There are two different ways of cooking Golgappe (Pani Puri) – wheat flour and semolina. In this blog, I will share the recipe with semolina or suji. Semolina gol gappe are more crispy and perfect for those who love to have crispy snacks.
Gol Gappe Recipe (Pani Puri)
- Semolina – 200 Grams
- Oil – 70 Gram
- Water – ½ Cup
Gol Gappe Recipe Preparation:
✅ Knead the dough for Gol Gappe, prefer to take thin suji.
✅ Mix suji and oil well. Take the lukewarm water to prepare the soft dough.
✅ Knead the dough and set aside for 20 minutes, so that suji becomes fluffy.
✅ After 20 minutes, take a rolling plate. Make the dough smooth and soft by mashing and rolling it with the help of your hands.
✅ Mash it around for 2 minutes, till the dough becomes soft.
✅ Grease your hands and divide the dough into small portions.
✅ Make the balls and press a bit with the help of the roller.
✅ Make small round or oval chapatti.
✅ Take a pan, pour oil and heat it.
✅ Now put small chapatti in the pan.
✅ Fry it on low flame. Fry till they get golden brown. Flip the sides.
✅ Take a bowl and place a strainer on it and put all the fried gol gappe in the strainer.

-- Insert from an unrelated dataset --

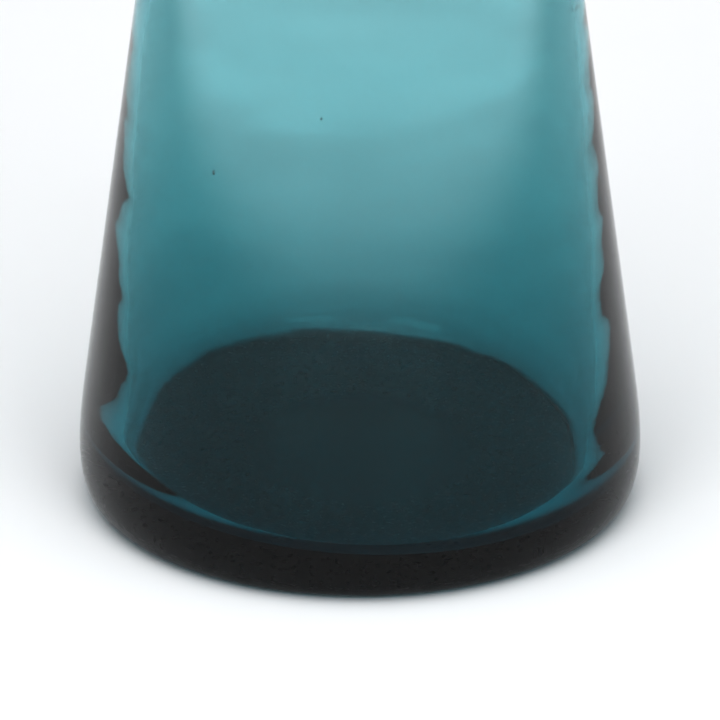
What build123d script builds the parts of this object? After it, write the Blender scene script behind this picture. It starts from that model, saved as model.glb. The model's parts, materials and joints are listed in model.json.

✅ The extra oil will be removed and it will accumulate in the bowl.
Golgappa Water Recipe – Spicy Golgappe ka Pani Recipe
- Dry Mango Chunks – 50 Grams
- Coriander Leaves – 50 Grams
- Green Chilli – 6-7
- Black Pepper – ½ Tablespoon
- Ginger Paste – 1 Tablespoon
- Black Salt – 2 Tablespoon
- Mint Powder – 1 Tablespoon
- Salt – ½ Tablespoon
- Cumin Powder – 1 Tablespoon
- Water – 2 – 2.5 Litre
Pani Puri ka Pani Recipe Preparation:
✅ Soak the dry mango chunk in 1 cup water. Soak it for 30 minutes.
✅ Grind it and strain it, remove the pulp from the water.
✅ Take a bowl; add all the above-mentioned ingredients in it.
✅ Grind it and make a fine powder of it.
✅ Now add the fine masala in mango pulp and mix them well.
✅ Add this mixture in 2 litre water and the spicy water is ready.
👉 The other ingredients you need are boiled potatoes, sweet chutney. Cut boiled potatoes; add black salt, cumin powder, and coriander powder into it to make the stuffing for gol gappe.
- Always prepare the soft dough for Gol Gappe.
- There should be no crack in the roll you make.
- Keep the roll bit thick.
- Oil for frying should be hot enough.
- With 200 grams of suji, you can make 40 – 50 pieces of Gol Gappe.